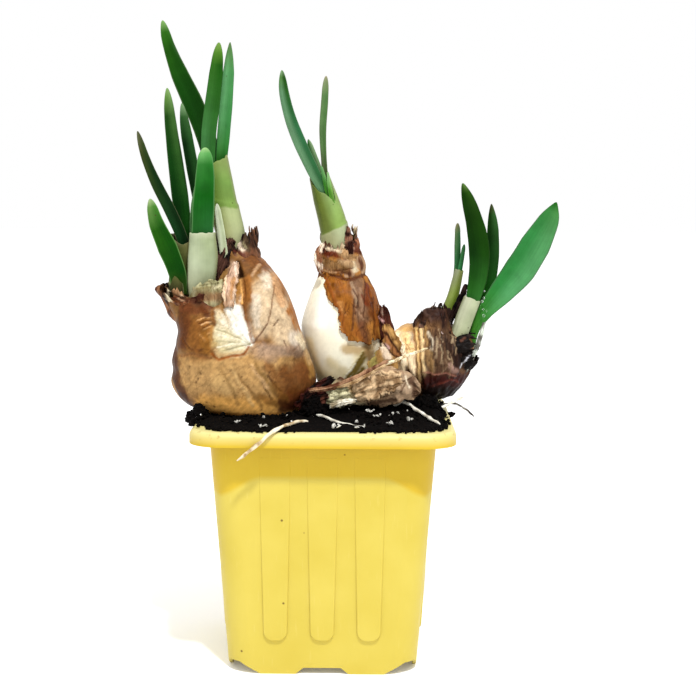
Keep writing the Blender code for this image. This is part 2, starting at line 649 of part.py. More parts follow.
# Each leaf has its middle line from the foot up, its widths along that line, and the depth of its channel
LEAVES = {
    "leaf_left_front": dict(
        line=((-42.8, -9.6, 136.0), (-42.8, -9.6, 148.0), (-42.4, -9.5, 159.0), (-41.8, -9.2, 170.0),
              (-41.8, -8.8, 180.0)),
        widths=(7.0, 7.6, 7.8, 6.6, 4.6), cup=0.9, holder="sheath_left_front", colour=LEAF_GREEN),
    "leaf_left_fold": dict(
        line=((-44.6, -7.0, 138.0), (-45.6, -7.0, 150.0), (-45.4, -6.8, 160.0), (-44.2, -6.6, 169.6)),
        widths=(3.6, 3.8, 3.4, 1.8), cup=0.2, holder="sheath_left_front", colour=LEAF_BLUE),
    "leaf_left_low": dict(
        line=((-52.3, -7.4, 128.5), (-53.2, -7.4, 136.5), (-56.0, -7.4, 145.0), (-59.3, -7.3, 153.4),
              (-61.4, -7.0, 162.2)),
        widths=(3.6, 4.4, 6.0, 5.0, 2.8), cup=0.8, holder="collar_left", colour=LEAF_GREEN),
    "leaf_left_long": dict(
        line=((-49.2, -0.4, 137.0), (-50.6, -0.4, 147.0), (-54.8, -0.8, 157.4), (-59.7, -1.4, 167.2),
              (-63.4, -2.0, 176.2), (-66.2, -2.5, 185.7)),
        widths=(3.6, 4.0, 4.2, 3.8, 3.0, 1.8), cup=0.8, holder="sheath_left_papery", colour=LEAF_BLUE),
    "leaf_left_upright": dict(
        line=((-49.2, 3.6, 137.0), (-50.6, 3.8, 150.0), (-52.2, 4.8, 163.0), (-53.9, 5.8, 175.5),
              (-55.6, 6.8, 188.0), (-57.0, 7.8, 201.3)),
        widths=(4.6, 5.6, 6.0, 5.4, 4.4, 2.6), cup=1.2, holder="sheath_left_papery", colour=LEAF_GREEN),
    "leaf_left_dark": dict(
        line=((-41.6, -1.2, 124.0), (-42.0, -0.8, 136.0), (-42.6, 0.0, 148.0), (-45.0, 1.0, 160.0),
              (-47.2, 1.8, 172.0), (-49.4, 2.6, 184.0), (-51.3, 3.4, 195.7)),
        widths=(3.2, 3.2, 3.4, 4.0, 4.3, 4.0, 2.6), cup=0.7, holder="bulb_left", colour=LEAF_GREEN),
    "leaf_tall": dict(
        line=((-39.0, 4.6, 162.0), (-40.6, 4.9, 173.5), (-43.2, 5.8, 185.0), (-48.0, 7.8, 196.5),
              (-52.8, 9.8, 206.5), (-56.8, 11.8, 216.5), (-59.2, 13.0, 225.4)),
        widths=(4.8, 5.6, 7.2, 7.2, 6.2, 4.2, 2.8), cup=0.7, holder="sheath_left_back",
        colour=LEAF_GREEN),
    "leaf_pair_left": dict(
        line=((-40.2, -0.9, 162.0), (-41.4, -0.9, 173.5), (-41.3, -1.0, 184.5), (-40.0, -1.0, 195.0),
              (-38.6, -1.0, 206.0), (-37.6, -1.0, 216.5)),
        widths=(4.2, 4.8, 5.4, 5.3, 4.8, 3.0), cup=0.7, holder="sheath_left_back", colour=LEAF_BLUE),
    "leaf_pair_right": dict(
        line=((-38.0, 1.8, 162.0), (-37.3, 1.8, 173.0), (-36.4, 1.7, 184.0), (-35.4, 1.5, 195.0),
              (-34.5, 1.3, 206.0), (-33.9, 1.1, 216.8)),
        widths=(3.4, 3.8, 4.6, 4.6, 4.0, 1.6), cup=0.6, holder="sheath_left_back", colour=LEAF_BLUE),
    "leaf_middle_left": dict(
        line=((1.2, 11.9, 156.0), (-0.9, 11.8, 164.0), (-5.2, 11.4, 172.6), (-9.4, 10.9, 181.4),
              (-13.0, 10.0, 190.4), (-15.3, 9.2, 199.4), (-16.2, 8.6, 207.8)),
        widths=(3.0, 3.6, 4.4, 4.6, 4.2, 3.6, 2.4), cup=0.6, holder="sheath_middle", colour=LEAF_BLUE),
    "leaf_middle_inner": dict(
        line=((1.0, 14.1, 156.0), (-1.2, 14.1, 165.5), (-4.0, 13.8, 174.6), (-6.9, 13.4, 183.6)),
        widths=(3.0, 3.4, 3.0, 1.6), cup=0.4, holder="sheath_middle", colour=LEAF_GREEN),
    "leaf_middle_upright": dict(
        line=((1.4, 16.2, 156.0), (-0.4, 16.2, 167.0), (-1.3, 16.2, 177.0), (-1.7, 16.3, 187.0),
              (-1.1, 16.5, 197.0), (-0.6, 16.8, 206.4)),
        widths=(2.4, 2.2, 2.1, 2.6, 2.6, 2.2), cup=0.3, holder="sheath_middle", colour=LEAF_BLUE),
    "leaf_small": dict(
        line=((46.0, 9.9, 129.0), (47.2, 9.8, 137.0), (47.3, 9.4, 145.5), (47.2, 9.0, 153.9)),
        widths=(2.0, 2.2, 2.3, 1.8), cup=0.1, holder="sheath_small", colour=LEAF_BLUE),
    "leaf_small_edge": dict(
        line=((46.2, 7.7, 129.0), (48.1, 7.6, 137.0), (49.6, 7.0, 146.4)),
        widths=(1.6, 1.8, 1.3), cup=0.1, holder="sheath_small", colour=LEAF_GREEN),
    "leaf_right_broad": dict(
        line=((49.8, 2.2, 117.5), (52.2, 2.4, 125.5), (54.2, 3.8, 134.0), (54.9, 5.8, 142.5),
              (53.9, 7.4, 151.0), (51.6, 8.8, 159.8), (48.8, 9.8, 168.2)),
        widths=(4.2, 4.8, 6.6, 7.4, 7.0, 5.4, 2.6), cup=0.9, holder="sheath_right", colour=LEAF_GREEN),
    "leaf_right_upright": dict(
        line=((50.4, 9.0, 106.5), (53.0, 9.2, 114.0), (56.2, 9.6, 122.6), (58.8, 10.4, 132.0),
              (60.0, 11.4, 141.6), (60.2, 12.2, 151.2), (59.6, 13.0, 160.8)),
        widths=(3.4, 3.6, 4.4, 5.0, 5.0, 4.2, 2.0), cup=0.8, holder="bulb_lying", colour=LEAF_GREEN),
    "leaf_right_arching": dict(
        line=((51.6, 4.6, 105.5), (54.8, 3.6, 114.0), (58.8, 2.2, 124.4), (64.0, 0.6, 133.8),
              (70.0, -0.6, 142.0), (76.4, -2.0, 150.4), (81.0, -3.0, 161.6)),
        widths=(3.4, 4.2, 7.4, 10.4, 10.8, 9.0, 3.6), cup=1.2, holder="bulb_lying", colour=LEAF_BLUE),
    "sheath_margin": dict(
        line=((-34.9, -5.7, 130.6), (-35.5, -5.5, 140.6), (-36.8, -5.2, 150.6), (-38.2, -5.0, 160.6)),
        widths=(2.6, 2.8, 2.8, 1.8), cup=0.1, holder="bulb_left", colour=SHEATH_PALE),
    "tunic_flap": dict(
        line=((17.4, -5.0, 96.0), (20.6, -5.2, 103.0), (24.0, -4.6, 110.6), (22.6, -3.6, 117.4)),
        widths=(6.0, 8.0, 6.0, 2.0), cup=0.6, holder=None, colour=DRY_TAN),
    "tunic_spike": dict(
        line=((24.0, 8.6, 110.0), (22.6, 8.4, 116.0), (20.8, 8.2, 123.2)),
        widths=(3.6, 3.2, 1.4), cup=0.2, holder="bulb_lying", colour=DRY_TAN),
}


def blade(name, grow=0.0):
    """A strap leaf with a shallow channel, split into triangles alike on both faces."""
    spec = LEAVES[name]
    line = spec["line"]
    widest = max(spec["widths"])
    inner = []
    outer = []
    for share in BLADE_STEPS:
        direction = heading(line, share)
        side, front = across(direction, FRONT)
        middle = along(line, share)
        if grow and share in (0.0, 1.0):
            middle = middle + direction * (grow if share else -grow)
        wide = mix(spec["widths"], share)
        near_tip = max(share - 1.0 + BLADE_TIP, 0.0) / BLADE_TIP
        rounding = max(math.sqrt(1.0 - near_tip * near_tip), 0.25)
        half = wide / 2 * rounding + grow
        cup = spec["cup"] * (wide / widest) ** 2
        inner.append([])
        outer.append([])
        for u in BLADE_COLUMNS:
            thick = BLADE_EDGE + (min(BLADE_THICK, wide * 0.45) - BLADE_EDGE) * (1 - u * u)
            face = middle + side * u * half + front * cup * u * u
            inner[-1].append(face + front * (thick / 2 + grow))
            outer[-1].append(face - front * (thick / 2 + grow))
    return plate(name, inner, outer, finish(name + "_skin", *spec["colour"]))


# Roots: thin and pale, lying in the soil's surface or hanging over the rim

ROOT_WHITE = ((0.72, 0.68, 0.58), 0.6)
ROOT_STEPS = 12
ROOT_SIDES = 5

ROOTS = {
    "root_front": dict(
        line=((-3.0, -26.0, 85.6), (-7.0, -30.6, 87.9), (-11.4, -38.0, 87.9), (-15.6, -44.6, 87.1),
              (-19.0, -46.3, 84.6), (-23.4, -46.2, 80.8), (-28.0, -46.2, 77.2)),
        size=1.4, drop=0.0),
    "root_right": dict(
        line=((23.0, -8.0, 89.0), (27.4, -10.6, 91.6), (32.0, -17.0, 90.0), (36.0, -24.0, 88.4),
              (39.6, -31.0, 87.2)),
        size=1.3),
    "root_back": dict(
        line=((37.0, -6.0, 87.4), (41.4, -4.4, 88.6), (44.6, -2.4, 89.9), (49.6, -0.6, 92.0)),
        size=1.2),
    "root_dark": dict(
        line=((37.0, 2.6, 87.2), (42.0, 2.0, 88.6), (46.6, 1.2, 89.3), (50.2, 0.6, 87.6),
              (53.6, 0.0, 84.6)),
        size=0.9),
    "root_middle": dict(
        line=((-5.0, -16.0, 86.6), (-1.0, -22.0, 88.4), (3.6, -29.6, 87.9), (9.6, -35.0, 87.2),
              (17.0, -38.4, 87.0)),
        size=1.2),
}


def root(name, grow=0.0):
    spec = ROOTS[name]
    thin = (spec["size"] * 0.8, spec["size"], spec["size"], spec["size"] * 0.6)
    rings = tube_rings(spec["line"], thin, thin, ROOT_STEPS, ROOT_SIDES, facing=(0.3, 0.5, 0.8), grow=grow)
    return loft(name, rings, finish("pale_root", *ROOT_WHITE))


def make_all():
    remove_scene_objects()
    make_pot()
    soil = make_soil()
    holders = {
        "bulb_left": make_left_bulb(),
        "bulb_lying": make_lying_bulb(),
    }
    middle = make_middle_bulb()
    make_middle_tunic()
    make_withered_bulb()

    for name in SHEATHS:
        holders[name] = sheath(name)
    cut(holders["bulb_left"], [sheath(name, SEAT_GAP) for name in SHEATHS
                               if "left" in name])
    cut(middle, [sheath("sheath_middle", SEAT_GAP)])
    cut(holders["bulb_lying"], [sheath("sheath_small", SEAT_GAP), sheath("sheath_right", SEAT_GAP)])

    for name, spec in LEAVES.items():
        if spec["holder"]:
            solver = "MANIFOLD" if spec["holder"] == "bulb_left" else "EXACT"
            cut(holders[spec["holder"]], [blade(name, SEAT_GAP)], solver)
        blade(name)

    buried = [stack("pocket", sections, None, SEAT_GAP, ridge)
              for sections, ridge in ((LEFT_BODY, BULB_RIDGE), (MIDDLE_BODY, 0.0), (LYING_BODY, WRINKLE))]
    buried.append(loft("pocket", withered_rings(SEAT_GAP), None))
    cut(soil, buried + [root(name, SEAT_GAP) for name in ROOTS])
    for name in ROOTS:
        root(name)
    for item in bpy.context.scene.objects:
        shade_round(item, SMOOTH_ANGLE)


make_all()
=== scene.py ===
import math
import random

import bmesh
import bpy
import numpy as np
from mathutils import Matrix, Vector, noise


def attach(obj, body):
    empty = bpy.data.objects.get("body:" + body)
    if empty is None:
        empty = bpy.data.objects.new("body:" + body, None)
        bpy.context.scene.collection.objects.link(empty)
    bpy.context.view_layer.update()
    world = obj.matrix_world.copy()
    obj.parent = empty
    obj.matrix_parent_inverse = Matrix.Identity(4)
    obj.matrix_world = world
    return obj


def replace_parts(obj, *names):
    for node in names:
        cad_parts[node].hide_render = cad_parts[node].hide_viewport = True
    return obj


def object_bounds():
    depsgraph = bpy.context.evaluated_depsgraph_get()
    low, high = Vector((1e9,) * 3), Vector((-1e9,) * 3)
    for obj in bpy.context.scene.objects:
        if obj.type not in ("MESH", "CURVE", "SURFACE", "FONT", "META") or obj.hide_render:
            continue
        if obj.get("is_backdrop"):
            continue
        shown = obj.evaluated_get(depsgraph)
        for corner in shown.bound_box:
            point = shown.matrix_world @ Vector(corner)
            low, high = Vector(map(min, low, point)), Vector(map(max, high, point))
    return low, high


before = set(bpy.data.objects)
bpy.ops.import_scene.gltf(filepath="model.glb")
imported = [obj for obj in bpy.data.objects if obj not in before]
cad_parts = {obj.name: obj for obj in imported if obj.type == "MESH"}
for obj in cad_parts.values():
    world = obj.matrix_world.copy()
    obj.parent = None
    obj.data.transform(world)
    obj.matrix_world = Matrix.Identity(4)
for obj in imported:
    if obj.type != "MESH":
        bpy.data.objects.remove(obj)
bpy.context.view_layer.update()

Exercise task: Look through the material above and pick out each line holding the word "data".

Solution to this exercise:
    empty = bpy.data.objects.get("body:" + body)
        empty = bpy.data.objects.new("body:" + body, None)
before = set(bpy.data.objects)
imported = [obj for obj in bpy.data.objects if obj not in before]
    obj.data.transform(world)
        bpy.data.objects.remove(obj)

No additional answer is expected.